### EXERCISE OBJECTIVE
Repeat exactly the lines from the one containing "base_shell();" through the one containing "obj.data.transform(world)", both lines included, please, without any other lines.

### INFORMATION SHOWN
------------------------------------------------

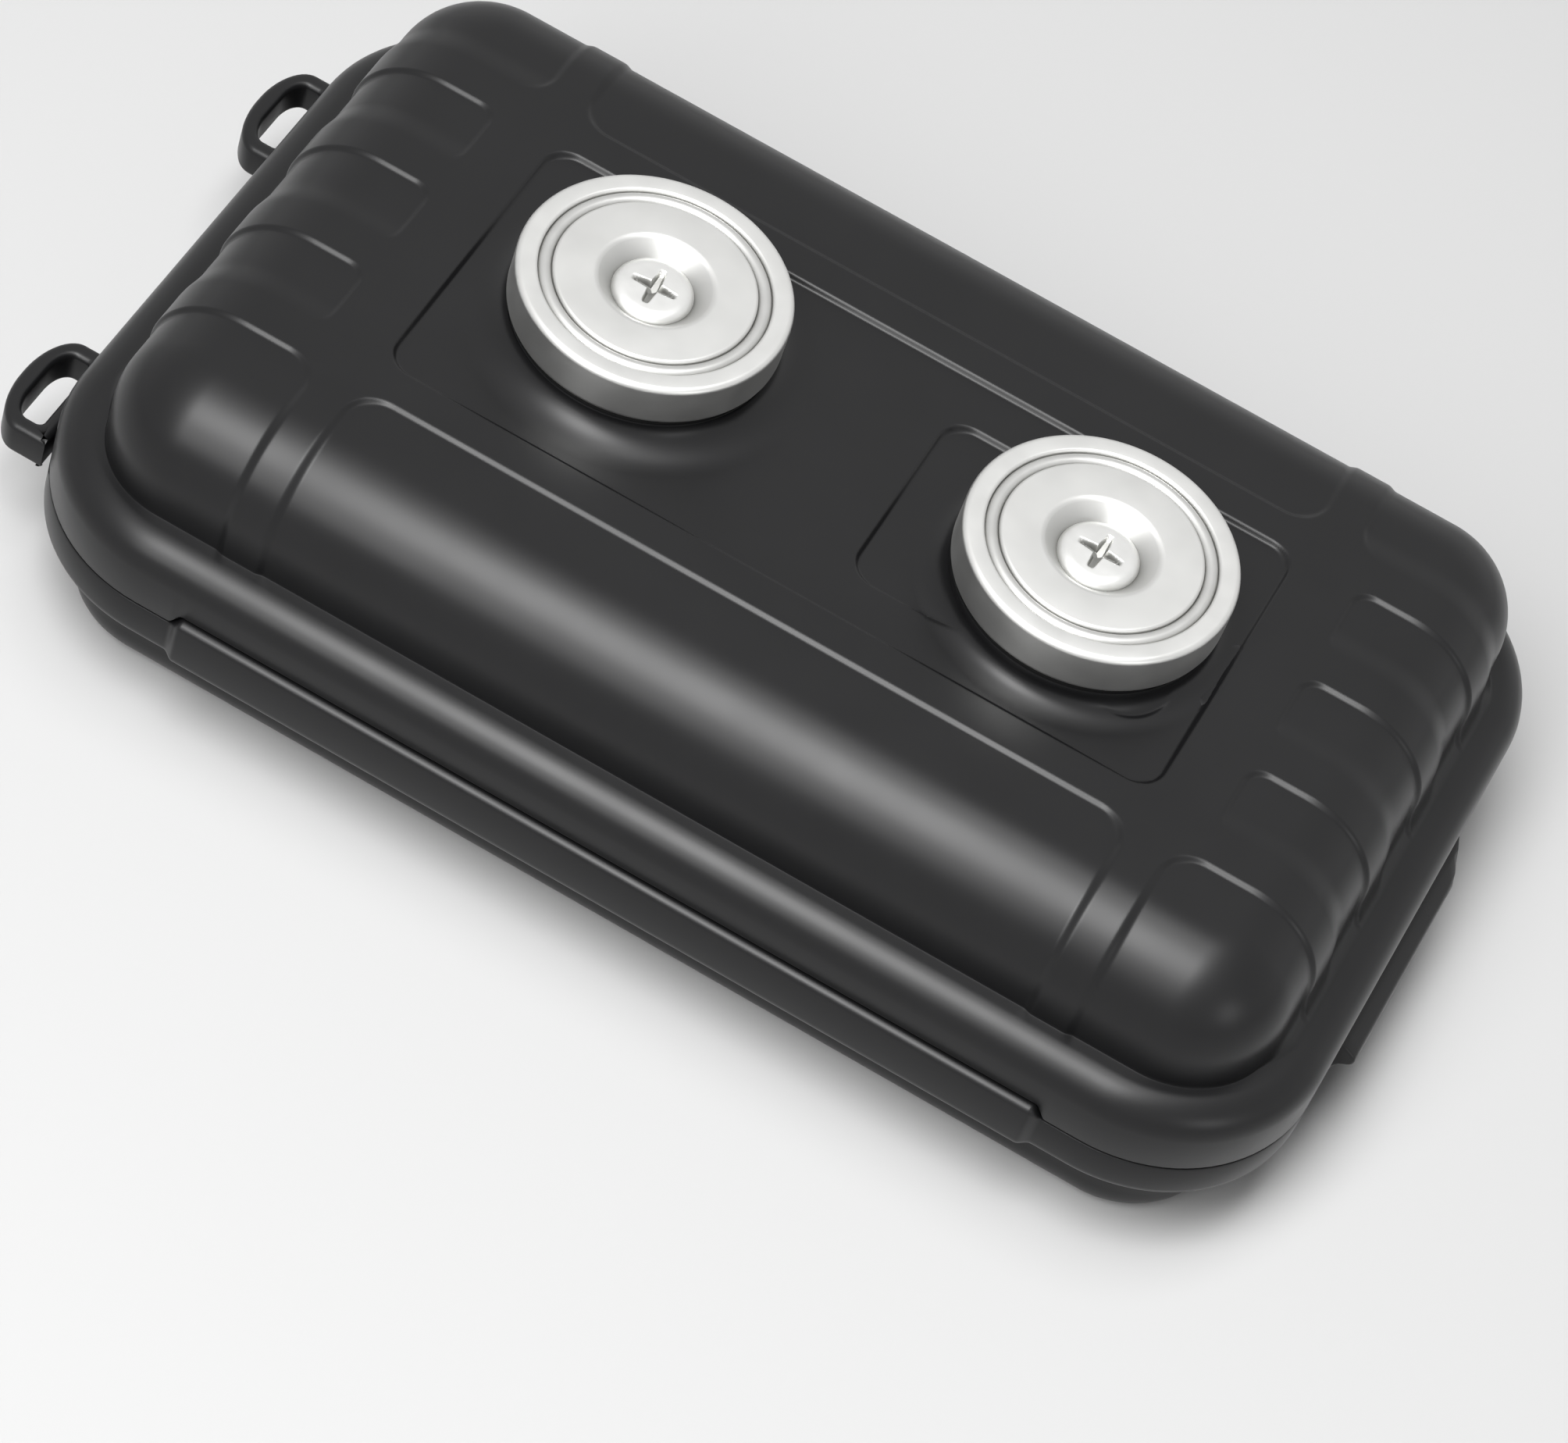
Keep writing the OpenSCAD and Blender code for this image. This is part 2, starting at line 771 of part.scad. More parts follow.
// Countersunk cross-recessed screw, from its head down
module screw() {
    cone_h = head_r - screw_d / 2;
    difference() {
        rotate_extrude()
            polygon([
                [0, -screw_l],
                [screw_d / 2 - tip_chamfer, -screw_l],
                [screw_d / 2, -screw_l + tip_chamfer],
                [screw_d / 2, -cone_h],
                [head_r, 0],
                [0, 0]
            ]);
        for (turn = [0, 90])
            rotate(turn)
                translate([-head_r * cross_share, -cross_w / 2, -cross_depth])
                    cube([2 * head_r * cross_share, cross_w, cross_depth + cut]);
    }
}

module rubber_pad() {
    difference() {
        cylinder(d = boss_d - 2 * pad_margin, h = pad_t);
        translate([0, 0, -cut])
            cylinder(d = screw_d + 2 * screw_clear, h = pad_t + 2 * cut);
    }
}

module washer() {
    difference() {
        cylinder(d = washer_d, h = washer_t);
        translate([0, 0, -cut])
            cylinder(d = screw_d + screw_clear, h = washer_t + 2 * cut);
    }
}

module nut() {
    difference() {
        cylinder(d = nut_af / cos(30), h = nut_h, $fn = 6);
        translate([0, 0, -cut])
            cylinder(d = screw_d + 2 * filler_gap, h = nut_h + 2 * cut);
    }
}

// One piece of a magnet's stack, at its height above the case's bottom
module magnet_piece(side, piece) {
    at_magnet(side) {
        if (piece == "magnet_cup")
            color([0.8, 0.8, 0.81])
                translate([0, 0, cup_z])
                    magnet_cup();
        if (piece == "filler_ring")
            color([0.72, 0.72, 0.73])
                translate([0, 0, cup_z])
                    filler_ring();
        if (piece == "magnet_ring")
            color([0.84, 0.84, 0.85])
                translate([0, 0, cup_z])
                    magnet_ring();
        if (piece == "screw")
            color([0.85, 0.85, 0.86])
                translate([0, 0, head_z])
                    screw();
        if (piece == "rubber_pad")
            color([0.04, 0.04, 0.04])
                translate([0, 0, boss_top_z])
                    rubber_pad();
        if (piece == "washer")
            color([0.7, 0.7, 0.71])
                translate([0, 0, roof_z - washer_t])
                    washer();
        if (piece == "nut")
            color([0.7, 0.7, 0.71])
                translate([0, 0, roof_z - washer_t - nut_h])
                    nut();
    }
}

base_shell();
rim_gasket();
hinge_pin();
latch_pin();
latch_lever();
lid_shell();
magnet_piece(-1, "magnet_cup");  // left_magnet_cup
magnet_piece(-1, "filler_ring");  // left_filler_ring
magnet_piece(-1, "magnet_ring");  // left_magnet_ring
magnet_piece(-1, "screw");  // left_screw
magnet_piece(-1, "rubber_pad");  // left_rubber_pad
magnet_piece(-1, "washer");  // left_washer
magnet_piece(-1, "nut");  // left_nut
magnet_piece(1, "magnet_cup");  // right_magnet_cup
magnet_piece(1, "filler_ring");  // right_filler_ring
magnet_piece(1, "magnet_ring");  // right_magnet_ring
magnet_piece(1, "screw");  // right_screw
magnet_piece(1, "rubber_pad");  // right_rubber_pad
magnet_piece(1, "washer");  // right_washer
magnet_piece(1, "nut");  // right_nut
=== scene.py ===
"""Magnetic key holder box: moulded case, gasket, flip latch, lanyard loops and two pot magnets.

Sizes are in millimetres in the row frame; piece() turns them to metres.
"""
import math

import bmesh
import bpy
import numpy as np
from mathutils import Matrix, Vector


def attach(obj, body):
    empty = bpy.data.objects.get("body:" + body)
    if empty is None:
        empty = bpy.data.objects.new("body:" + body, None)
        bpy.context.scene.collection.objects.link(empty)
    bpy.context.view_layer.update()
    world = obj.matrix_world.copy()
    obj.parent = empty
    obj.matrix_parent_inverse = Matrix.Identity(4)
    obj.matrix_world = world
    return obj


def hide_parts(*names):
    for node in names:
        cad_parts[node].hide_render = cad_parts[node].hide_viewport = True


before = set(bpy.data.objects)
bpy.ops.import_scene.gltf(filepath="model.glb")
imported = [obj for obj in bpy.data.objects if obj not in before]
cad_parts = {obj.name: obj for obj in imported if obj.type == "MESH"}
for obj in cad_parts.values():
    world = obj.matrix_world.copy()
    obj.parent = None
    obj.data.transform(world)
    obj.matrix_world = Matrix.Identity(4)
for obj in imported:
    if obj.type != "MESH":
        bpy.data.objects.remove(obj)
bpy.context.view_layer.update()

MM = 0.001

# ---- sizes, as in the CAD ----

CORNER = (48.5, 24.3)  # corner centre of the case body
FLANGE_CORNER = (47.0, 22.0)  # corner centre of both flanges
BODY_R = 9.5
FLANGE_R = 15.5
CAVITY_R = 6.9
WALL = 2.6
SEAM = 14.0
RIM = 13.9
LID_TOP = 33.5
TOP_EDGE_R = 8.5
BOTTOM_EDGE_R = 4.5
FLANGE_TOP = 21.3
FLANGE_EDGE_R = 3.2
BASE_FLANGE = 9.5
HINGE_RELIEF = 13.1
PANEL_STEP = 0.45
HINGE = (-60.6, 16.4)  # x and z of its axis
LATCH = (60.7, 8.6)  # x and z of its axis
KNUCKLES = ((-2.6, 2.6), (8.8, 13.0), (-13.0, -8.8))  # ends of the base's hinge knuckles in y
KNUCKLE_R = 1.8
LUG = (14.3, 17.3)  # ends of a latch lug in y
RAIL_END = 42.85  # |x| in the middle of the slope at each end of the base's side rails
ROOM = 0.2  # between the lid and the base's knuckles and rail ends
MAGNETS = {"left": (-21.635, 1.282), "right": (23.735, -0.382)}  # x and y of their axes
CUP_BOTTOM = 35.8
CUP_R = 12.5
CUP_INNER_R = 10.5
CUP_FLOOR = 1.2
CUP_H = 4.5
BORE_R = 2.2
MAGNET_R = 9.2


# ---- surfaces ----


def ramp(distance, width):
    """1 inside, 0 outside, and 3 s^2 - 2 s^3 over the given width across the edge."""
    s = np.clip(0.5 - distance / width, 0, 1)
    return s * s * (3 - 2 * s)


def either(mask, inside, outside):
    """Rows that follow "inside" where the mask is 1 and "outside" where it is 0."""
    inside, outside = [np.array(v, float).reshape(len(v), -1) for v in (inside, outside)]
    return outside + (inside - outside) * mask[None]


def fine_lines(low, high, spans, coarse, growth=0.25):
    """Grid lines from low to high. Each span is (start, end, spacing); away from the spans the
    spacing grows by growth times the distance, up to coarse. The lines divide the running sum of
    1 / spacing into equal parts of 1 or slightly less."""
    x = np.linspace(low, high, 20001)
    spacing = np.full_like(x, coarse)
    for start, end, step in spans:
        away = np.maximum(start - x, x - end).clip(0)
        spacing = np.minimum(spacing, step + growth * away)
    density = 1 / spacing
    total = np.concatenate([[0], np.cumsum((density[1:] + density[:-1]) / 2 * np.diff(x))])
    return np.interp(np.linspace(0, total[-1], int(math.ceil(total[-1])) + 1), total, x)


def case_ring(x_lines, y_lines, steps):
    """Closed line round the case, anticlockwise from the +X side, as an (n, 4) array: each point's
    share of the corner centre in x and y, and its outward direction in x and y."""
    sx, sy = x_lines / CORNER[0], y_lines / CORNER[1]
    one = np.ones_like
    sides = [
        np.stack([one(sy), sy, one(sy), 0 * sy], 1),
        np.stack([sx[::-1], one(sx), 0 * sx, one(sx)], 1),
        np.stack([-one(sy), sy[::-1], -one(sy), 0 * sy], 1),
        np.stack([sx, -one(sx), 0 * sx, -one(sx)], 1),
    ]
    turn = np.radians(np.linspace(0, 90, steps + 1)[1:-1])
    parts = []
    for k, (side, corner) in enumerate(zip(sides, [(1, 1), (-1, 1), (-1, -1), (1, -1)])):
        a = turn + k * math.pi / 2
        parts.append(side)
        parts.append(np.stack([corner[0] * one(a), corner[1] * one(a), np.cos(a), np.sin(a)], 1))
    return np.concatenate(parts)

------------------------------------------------

### WRITTEN REPLY
base_shell();
rim_gasket();
hinge_pin();
latch_pin();
latch_lever();
lid_shell();
magnet_piece(-1, "magnet_cup");  // left_magnet_cup
magnet_piece(-1, "filler_ring");  // left_filler_ring
magnet_piece(-1, "magnet_ring");  // left_magnet_ring
magnet_piece(-1, "screw");  // left_screw
magnet_piece(-1, "rubber_pad");  // left_rubber_pad
magnet_piece(-1, "washer");  // left_washer
magnet_piece(-1, "nut");  // left_nut
magnet_piece(1, "magnet_cup");  // right_magnet_cup
magnet_piece(1, "filler_ring");  // right_filler_ring
magnet_piece(1, "magnet_ring");  // right_magnet_ring
magnet_piece(1, "screw");  // right_screw
magnet_piece(1, "rubber_pad");  // right_rubber_pad
magnet_piece(1, "washer");  // right_washer
magnet_piece(1, "nut");  // right_nut
=== scene.py ===
"""Magnetic key holder box: moulded case, gasket, flip latch, lanyard loops and two pot magnets.

Sizes are in millimetres in the row frame; piece() turns them to metres.
"""
import math

import bmesh
import bpy
import numpy as np
from mathutils import Matrix, Vector


def attach(obj, body):
    empty = bpy.data.objects.get("body:" + body)
    if empty is None:
        empty = bpy.data.objects.new("body:" + body, None)
        bpy.context.scene.collection.objects.link(empty)
    bpy.context.view_layer.update()
    world = obj.matrix_world.copy()
    obj.parent = empty
    obj.matrix_parent_inverse = Matrix.Identity(4)
    obj.matrix_world = world
    return obj


def hide_parts(*names):
    for node in names:
        cad_parts[node].hide_render = cad_parts[node].hide_viewport = True


before = set(bpy.data.objects)
bpy.ops.import_scene.gltf(filepath="model.glb")
imported = [obj for obj in bpy.data.objects if obj not in before]
cad_parts = {obj.name: obj for obj in imported if obj.type == "MESH"}
for obj in cad_parts.values():
    world = obj.matrix_world.copy()
    obj.parent = None
    obj.data.transform(world)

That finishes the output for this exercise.